After a lot of thought and planning, I took the plunge on Labor Day and ordered a metal three car garage building. Thanks to a Labor Day sale, it was 20% off of retail. Even at retail, it would be way less expensive than a wooden frame garage. Now I'm waiting for the concrete bid, which will likely be as expensive as the building.

Fortunately, since we live on a farm, it is exempt from the usual county building permit requirements. Nontheless, the building will be engineered, and certified to 140 mph wind load.

After looking at a neighbor's 30' x 35' metal building, I decided to go with 40' x 30'. Enough room for a 10' x 10' door and two 9' x 8' doors, and a bit of room at the end for a workbench, tool cabinets, compressor, parts washer, shelviing, and miscellaneous stuff.

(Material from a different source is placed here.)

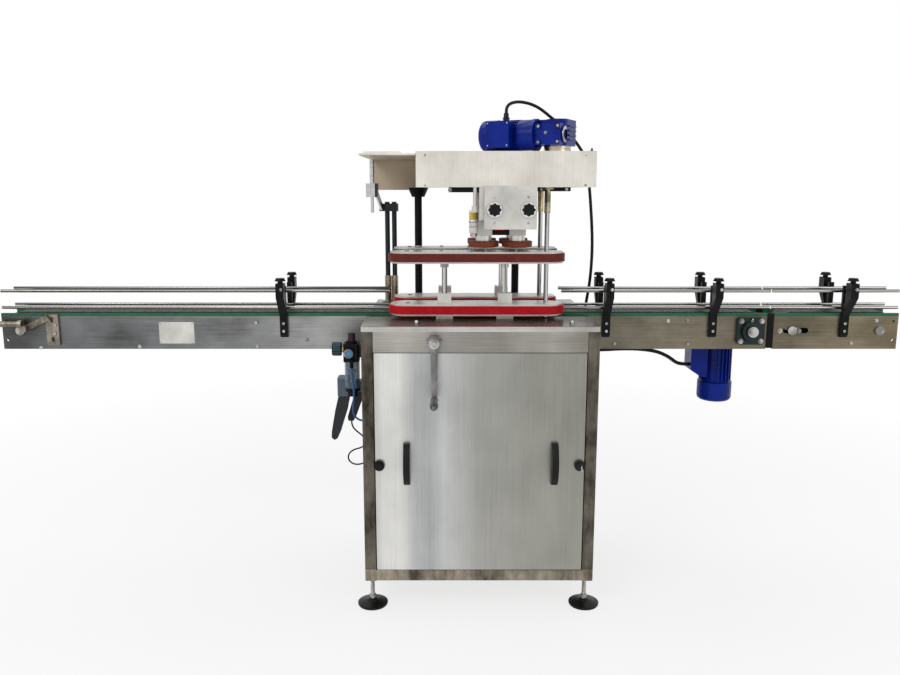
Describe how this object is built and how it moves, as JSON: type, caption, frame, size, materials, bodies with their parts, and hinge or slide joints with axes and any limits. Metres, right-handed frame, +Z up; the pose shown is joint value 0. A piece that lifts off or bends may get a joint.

The slab will be 4" thick, with a 12" thickened perimeter.

I also plan to have the concrete guy thicken a portion of the slab for a future two-post lift.

The plan is to use the 10' x 10' bay for my K2500 Suburban, as well as having room to drive our 1970 John Deere 2520 tractor inside; the other two are for my DD and my GF's 2011 Ford Ranger pickup. All three still have excellent paint (the Sub was completely repainted earlier this year), and having a garage will help preserve them by no longer having to park them outdoors.

Not sure what I'm going to do for heat and cooling, but the building will be insulated with what metal building companies call "double bubble." The next tier of insulation would have cost a bunch more, so I figured that some insulation is better than no insulation. Plus, uninsulated metal roofs form condensation, which in turn drips onto whatever is below. The double bubble takes care of that problem.

I'm meeting with the local electrical cooperative next week to get an estimate for running a new power line to the building. Because of the potential for later installing a two post lift, it will be wired for 220v.

Having a concrete floor and all weather protection will be a game changer. No more fighting with a floor jack on a gravel parking area, no more working in the direct summer sun, and no more being rained out. I'll be able to use my creeper, and my roll-around seat. I'll even be able to clean and wax vehicles on a sunny day. And my tools will all be in one place, instead of distributed among three locations on the farm. The gross inefficiency of my current setup for doing even minor maintenance and repairs will largely disappear.

I'm retired, and with every year that goes by I realize how short life really is. Having a garage, but with improvements based on my past experience in Colorado, has merely been a "someday" dream I've had since moving to the farm.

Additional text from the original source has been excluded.